[STATED TASK]: Return the material below in full and exactly.
/---
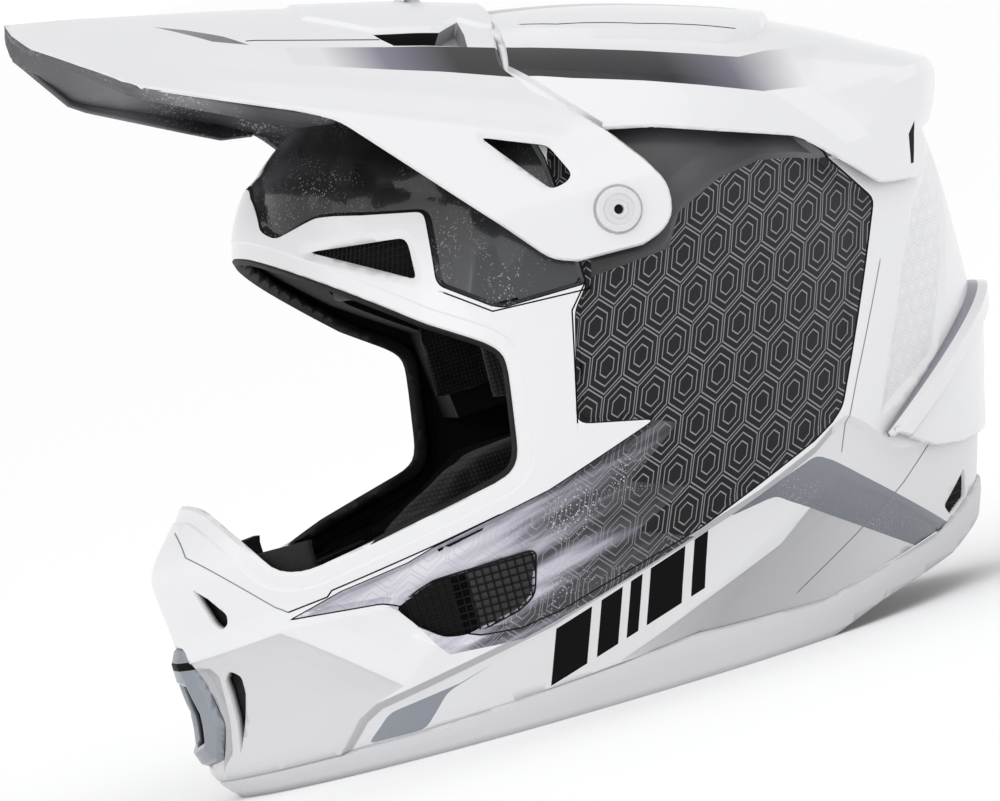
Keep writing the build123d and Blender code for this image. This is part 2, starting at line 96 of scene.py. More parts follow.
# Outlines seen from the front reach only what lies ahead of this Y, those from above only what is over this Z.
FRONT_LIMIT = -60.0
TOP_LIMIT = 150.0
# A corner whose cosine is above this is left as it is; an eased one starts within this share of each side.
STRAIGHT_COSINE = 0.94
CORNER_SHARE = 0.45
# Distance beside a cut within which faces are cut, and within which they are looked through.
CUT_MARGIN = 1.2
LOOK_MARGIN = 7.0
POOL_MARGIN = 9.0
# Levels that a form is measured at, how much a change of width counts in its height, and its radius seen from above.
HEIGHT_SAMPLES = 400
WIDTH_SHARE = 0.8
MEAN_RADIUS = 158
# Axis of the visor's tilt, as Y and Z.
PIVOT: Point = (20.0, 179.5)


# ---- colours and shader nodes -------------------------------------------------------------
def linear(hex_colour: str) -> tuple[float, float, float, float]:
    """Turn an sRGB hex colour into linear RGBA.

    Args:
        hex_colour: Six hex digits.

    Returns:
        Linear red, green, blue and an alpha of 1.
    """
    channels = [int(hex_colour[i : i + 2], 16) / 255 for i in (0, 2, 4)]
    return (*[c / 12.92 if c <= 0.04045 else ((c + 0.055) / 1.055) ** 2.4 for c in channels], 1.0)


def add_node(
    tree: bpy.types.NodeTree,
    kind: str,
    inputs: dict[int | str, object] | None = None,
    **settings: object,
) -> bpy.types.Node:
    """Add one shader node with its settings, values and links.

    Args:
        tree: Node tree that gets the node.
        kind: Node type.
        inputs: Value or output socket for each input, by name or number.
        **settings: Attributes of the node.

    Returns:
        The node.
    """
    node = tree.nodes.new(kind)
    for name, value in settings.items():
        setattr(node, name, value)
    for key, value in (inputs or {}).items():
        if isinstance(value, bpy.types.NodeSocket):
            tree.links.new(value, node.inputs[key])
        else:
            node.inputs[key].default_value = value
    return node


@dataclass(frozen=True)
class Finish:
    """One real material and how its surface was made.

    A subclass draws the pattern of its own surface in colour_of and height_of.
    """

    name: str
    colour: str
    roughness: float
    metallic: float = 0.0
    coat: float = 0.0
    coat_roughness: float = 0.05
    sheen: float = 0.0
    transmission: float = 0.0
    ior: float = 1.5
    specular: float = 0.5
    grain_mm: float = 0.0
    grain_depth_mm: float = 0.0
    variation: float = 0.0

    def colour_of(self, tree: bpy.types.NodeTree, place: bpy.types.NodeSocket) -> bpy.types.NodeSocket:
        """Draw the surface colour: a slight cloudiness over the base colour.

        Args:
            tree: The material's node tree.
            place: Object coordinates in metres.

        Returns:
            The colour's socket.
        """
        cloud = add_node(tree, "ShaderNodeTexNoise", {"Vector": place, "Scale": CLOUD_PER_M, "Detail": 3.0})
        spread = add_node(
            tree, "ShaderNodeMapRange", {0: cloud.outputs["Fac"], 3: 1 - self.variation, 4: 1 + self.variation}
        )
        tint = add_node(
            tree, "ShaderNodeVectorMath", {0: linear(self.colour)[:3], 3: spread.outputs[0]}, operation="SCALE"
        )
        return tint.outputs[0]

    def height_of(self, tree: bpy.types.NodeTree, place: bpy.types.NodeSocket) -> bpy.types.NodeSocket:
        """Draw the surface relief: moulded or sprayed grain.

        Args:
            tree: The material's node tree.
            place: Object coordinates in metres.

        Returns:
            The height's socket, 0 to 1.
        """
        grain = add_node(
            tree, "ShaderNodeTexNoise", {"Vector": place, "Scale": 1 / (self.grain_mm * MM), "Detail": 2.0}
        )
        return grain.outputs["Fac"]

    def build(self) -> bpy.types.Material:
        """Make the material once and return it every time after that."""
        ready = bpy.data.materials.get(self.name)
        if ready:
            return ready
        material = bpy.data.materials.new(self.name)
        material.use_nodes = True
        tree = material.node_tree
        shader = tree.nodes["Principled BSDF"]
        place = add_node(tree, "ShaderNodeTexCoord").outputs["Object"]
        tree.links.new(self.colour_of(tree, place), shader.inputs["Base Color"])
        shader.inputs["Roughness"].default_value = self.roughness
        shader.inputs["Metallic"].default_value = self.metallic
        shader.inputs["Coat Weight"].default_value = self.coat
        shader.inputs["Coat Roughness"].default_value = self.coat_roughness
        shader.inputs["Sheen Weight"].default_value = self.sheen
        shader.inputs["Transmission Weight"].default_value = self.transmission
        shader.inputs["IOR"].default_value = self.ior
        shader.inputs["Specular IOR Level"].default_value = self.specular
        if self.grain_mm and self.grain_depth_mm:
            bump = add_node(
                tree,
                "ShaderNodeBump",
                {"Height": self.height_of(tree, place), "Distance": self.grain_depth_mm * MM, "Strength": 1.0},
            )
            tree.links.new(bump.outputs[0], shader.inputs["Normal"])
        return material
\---
[RESULT OF THE EXERCISE]:
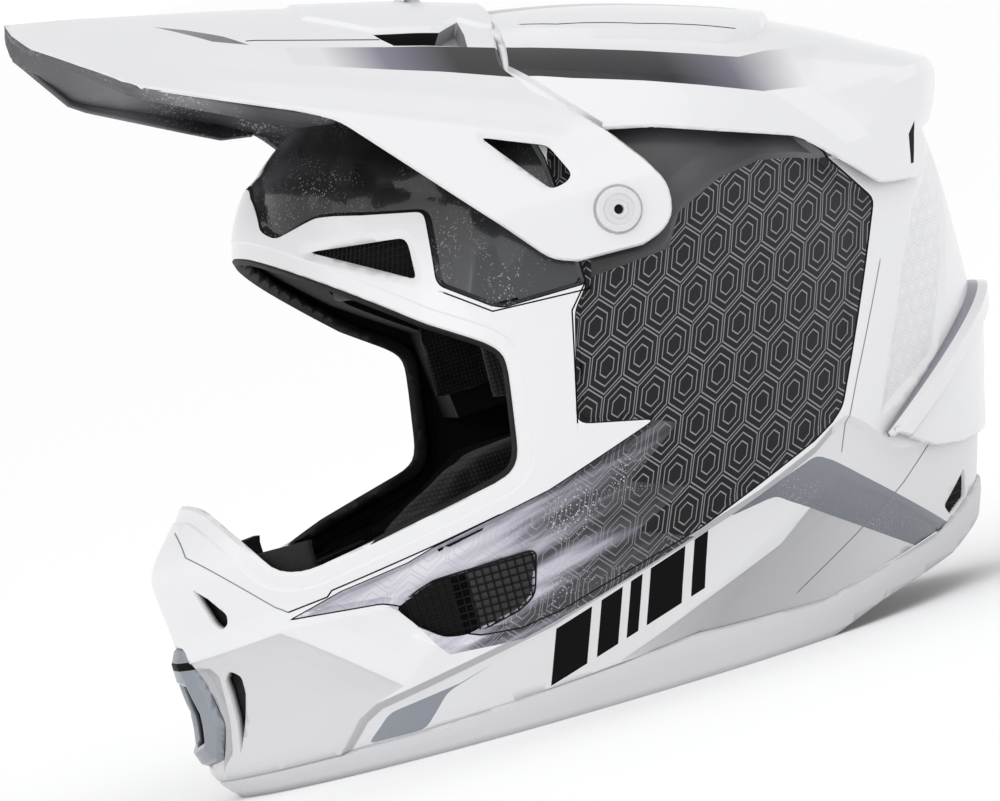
Keep writing the build123d and Blender code for this image. This is part 2, starting at line 96 of scene.py. More parts follow.
# Outlines seen from the front reach only what lies ahead of this Y, those from above only what is over this Z.
FRONT_LIMIT = -60.0
TOP_LIMIT = 150.0
# A corner whose cosine is above this is left as it is; an eased one starts within this share of each side.
STRAIGHT_COSINE = 0.94
CORNER_SHARE = 0.45
# Distance beside a cut within which faces are cut, and within which they are looked through.
CUT_MARGIN = 1.2
LOOK_MARGIN = 7.0
POOL_MARGIN = 9.0
# Levels that a form is measured at, how much a change of width counts in its height, and its radius seen from above.
HEIGHT_SAMPLES = 400
WIDTH_SHARE = 0.8
MEAN_RADIUS = 158
# Axis of the visor's tilt, as Y and Z.
PIVOT: Point = (20.0, 179.5)


# ---- colours and shader nodes -------------------------------------------------------------
def linear(hex_colour: str) -> tuple[float, float, float, float]:
    """Turn an sRGB hex colour into linear RGBA.

    Args:
        hex_colour: Six hex digits.

    Returns:
        Linear red, green, blue and an alpha of 1.
    """
    channels = [int(hex_colour[i : i + 2], 16) / 255 for i in (0, 2, 4)]
    return (*[c / 12.92 if c <= 0.04045 else ((c + 0.055) / 1.055) ** 2.4 for c in channels], 1.0)


def add_node(
    tree: bpy.types.NodeTree,
    kind: str,
    inputs: dict[int | str, object] | None = None,
    **settings: object,
) -> bpy.types.Node:
    """Add one shader node with its settings, values and links.

    Args:
        tree: Node tree that gets the node.
        kind: Node type.
        inputs: Value or output socket for each input, by name or number.
        **settings: Attributes of the node.

    Returns:
        The node.
    """
    node = tree.nodes.new(kind)
    for name, value in settings.items():
        setattr(node, name, value)
    for key, value in (inputs or {}).items():
        if isinstance(value, bpy.types.NodeSocket):
            tree.links.new(value, node.inputs[key])
        else:
            node.inputs[key].default_value = value
    return node


@dataclass(frozen=True)
class Finish:
    """One real material and how its surface was made.

    A subclass draws the pattern of its own surface in colour_of and height_of.
    """

    name: str
    colour: str
    roughness: float
    metallic: float = 0.0
    coat: float = 0.0
    coat_roughness: float = 0.05
    sheen: float = 0.0
    transmission: float = 0.0
    ior: float = 1.5
    specular: float = 0.5
    grain_mm: float = 0.0
    grain_depth_mm: float = 0.0
    variation: float = 0.0

    def colour_of(self, tree: bpy.types.NodeTree, place: bpy.types.NodeSocket) -> bpy.types.NodeSocket:
        """Draw the surface colour: a slight cloudiness over the base colour.

        Args:
            tree: The material's node tree.
            place: Object coordinates in metres.

        Returns:
            The colour's socket.
        """
        cloud = add_node(tree, "ShaderNodeTexNoise", {"Vector": place, "Scale": CLOUD_PER_M, "Detail": 3.0})
        spread = add_node(
            tree, "ShaderNodeMapRange", {0: cloud.outputs["Fac"], 3: 1 - self.variation, 4: 1 + self.variation}
        )
        tint = add_node(
            tree, "ShaderNodeVectorMath", {0: linear(self.colour)[:3], 3: spread.outputs[0]}, operation="SCALE"
        )
        return tint.outputs[0]

    def height_of(self, tree: bpy.types.NodeTree, place: bpy.types.NodeSocket) -> bpy.types.NodeSocket:
        """Draw the surface relief: moulded or sprayed grain.

        Args:
            tree: The material's node tree.
            place: Object coordinates in metres.

        Returns:
            The height's socket, 0 to 1.
        """
        grain = add_node(
            tree, "ShaderNodeTexNoise", {"Vector": place, "Scale": 1 / (self.grain_mm * MM), "Detail": 2.0}
        )
        return grain.outputs["Fac"]

    def build(self) -> bpy.types.Material:
        """Make the material once and return it every time after that."""
        ready = bpy.data.materials.get(self.name)
        if ready:
            return ready
        material = bpy.data.materials.new(self.name)
        material.use_nodes = True
        tree = material.node_tree
        shader = tree.nodes["Principled BSDF"]
        place = add_node(tree, "ShaderNodeTexCoord").outputs["Object"]
        tree.links.new(self.colour_of(tree, place), shader.inputs["Base Color"])
        shader.inputs["Roughness"].default_value = self.roughness
        shader.inputs["Metallic"].default_value = self.metallic
        shader.inputs["Coat Weight"].default_value = self.coat
        shader.inputs["Coat Roughness"].default_value = self.coat_roughness
        shader.inputs["Sheen Weight"].default_value = self.sheen
        shader.inputs["Transmission Weight"].default_value = self.transmission
        shader.inputs["IOR"].default_value = self.ior
        shader.inputs["Specular IOR Level"].default_value = self.specular
        if self.grain_mm and self.grain_depth_mm:
            bump = add_node(
                tree,
                "ShaderNodeBump",
                {"Height": self.height_of(tree, place), "Distance": self.grain_depth_mm * MM, "Strength": 1.0},
            )
            tree.links.new(bump.outputs[0], shader.inputs["Normal"])
        return material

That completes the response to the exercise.